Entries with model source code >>

+++

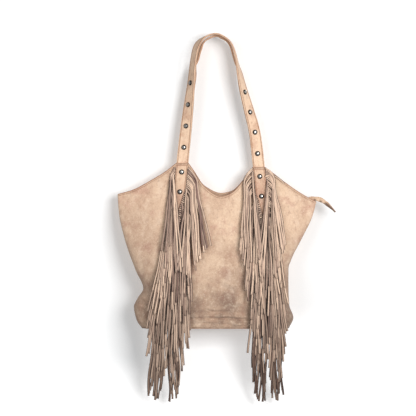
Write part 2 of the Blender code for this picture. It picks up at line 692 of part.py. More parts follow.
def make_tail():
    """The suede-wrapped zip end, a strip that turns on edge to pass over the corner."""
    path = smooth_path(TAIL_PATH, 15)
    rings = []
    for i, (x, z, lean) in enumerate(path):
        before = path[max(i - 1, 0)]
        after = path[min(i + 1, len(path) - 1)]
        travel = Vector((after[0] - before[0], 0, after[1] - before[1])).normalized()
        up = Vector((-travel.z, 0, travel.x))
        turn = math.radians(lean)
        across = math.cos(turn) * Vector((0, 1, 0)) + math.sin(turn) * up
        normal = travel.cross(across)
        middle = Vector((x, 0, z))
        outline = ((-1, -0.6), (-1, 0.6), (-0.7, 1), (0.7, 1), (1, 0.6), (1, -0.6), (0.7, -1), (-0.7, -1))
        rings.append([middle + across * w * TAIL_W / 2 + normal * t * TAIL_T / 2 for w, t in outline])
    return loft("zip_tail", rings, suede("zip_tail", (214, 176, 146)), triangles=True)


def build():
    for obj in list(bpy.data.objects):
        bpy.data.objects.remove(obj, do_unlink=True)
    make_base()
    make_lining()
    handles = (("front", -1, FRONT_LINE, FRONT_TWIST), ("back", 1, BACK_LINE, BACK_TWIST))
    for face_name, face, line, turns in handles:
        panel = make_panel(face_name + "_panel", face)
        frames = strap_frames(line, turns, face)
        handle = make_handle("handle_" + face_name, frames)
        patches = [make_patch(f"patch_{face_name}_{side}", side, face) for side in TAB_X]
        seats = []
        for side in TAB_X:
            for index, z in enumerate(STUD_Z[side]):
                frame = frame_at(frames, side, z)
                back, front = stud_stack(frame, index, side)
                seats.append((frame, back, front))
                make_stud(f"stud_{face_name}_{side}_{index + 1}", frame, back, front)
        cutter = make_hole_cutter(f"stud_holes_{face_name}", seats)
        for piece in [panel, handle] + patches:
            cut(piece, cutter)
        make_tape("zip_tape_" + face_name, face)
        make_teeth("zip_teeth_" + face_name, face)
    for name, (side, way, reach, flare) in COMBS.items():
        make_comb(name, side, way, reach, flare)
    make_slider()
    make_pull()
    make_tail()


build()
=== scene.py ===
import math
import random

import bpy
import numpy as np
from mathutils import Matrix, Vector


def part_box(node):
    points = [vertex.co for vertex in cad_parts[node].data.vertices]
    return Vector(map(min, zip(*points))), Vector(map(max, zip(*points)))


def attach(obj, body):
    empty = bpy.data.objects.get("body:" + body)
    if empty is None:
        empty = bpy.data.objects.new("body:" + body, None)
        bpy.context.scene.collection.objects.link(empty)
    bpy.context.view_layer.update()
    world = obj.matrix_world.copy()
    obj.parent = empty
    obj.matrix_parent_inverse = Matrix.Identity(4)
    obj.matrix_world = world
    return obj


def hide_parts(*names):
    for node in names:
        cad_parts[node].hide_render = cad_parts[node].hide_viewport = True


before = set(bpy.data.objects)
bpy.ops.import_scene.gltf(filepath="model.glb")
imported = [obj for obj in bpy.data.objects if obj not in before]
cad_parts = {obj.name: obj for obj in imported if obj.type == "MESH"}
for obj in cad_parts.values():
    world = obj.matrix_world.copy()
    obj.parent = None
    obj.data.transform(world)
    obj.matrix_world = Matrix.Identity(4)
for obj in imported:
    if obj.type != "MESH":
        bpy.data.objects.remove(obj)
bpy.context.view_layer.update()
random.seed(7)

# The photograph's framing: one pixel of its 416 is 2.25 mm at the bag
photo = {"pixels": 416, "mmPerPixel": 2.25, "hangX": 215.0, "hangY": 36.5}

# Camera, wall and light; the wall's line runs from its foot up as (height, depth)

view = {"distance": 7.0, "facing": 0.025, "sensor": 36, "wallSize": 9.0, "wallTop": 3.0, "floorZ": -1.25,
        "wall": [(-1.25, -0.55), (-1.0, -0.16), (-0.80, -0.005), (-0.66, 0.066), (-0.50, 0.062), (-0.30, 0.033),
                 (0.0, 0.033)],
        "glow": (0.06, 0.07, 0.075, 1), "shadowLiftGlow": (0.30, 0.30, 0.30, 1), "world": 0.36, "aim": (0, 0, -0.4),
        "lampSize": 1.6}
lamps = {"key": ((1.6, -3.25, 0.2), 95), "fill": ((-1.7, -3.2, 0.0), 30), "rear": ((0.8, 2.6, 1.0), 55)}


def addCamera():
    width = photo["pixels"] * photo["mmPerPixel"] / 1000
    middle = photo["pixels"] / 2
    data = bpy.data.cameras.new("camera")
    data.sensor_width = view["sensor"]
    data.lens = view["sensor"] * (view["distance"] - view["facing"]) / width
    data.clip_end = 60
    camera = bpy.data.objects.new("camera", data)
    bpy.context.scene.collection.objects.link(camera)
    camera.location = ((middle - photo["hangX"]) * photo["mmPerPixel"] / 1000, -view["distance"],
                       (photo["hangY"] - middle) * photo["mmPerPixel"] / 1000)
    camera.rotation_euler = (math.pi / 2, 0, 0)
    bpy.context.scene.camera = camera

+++

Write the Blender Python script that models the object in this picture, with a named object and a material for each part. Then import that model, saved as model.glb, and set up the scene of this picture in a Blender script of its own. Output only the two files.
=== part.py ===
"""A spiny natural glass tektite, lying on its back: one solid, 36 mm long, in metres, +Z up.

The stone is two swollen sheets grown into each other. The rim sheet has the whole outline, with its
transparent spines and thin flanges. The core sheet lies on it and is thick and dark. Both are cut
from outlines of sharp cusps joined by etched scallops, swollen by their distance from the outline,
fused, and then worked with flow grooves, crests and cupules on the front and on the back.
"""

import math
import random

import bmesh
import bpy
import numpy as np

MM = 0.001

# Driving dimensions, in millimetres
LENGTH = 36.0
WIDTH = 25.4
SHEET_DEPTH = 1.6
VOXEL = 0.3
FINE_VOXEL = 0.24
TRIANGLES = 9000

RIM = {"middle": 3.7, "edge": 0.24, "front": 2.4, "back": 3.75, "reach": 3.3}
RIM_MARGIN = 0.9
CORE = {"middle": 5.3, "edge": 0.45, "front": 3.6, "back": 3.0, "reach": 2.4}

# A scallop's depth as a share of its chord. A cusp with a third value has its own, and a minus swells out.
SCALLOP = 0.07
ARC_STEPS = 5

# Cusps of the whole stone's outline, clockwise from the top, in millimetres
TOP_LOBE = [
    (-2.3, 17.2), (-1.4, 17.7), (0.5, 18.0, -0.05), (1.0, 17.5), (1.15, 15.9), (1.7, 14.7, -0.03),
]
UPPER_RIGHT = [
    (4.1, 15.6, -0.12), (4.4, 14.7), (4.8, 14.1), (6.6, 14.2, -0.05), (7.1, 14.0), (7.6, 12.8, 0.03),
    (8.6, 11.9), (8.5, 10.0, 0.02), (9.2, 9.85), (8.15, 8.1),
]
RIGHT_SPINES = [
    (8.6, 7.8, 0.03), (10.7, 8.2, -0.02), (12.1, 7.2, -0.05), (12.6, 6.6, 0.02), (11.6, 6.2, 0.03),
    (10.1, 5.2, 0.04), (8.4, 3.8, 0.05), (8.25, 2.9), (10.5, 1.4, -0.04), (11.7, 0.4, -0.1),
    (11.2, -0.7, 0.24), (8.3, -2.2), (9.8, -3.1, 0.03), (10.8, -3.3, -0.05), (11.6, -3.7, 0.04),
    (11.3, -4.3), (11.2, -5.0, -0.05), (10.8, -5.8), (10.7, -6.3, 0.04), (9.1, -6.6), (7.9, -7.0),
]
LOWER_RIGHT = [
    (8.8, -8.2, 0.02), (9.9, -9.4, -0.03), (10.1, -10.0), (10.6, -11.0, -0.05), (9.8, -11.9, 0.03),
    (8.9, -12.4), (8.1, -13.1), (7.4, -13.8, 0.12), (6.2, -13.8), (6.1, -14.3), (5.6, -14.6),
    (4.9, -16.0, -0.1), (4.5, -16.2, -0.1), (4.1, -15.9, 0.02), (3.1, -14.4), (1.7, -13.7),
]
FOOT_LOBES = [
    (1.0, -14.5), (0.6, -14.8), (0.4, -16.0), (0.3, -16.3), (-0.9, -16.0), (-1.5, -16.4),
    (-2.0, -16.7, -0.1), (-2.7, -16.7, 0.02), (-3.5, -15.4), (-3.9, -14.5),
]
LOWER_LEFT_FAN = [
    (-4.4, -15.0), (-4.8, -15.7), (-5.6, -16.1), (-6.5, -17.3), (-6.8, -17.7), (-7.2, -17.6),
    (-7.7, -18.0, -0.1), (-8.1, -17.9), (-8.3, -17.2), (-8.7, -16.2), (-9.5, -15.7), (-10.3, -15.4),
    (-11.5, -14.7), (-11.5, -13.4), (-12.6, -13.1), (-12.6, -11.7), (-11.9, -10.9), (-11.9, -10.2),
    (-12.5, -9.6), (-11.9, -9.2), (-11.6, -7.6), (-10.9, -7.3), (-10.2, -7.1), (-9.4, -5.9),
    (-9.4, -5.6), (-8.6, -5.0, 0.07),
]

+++

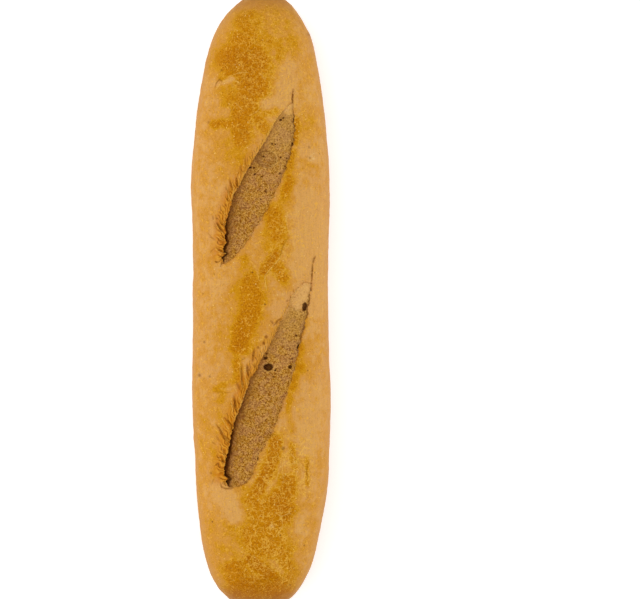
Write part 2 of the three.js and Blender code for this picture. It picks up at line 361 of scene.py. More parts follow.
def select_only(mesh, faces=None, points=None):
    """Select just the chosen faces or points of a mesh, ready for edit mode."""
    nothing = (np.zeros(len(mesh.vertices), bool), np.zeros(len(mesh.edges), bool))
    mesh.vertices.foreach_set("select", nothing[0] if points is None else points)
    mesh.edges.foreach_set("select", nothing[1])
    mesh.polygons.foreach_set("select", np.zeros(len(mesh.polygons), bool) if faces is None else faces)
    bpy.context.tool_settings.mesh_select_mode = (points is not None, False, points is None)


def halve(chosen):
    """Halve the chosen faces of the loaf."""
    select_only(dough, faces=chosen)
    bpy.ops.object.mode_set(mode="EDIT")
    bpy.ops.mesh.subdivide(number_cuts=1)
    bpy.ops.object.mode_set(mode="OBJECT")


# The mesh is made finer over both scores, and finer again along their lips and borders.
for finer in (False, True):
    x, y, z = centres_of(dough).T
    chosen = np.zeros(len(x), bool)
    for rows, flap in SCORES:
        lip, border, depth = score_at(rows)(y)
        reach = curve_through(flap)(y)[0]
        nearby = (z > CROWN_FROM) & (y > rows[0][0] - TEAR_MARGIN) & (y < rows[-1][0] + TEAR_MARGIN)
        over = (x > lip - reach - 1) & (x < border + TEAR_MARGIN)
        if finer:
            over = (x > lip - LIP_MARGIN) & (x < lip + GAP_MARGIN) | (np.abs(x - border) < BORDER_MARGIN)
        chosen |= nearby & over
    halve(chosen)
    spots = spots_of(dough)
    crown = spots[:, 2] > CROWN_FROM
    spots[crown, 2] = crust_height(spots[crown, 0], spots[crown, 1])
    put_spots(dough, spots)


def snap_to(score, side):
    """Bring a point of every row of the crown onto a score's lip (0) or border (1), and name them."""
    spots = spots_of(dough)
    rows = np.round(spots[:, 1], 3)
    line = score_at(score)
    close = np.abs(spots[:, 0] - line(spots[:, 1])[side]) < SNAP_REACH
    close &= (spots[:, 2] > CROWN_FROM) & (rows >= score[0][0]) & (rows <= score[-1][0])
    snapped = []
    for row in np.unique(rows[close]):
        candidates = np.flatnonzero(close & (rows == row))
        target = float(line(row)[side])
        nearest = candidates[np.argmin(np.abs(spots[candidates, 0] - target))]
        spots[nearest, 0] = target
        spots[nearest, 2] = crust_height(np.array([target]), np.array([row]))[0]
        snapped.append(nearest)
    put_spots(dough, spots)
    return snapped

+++

TASK STATEMENT >> Above this instruction are the records; retype exactly the lines from the one containing "Write part 2 of the Blender" up to and including the one containing "176, 146)), triangles=True)".

WRITTEN SOLUTION >>
Write part 2 of the Blender code for this picture. It picks up at line 692 of part.py. More parts follow.
def make_tail():
    """The suede-wrapped zip end, a strip that turns on edge to pass over the corner."""
    path = smooth_path(TAIL_PATH, 15)
    rings = []
    for i, (x, z, lean) in enumerate(path):
        before = path[max(i - 1, 0)]
        after = path[min(i + 1, len(path) - 1)]
        travel = Vector((after[0] - before[0], 0, after[1] - before[1])).normalized()
        up = Vector((-travel.z, 0, travel.x))
        turn = math.radians(lean)
        across = math.cos(turn) * Vector((0, 1, 0)) + math.sin(turn) * up
        normal = travel.cross(across)
        middle = Vector((x, 0, z))
        outline = ((-1, -0.6), (-1, 0.6), (-0.7, 1), (0.7, 1), (1, 0.6), (1, -0.6), (0.7, -1), (-0.7, -1))
        rings.append([middle + across * w * TAIL_W / 2 + normal * t * TAIL_T / 2 for w, t in outline])
    return loft("zip_tail", rings, suede("zip_tail", (214, 176, 146)), triangles=True)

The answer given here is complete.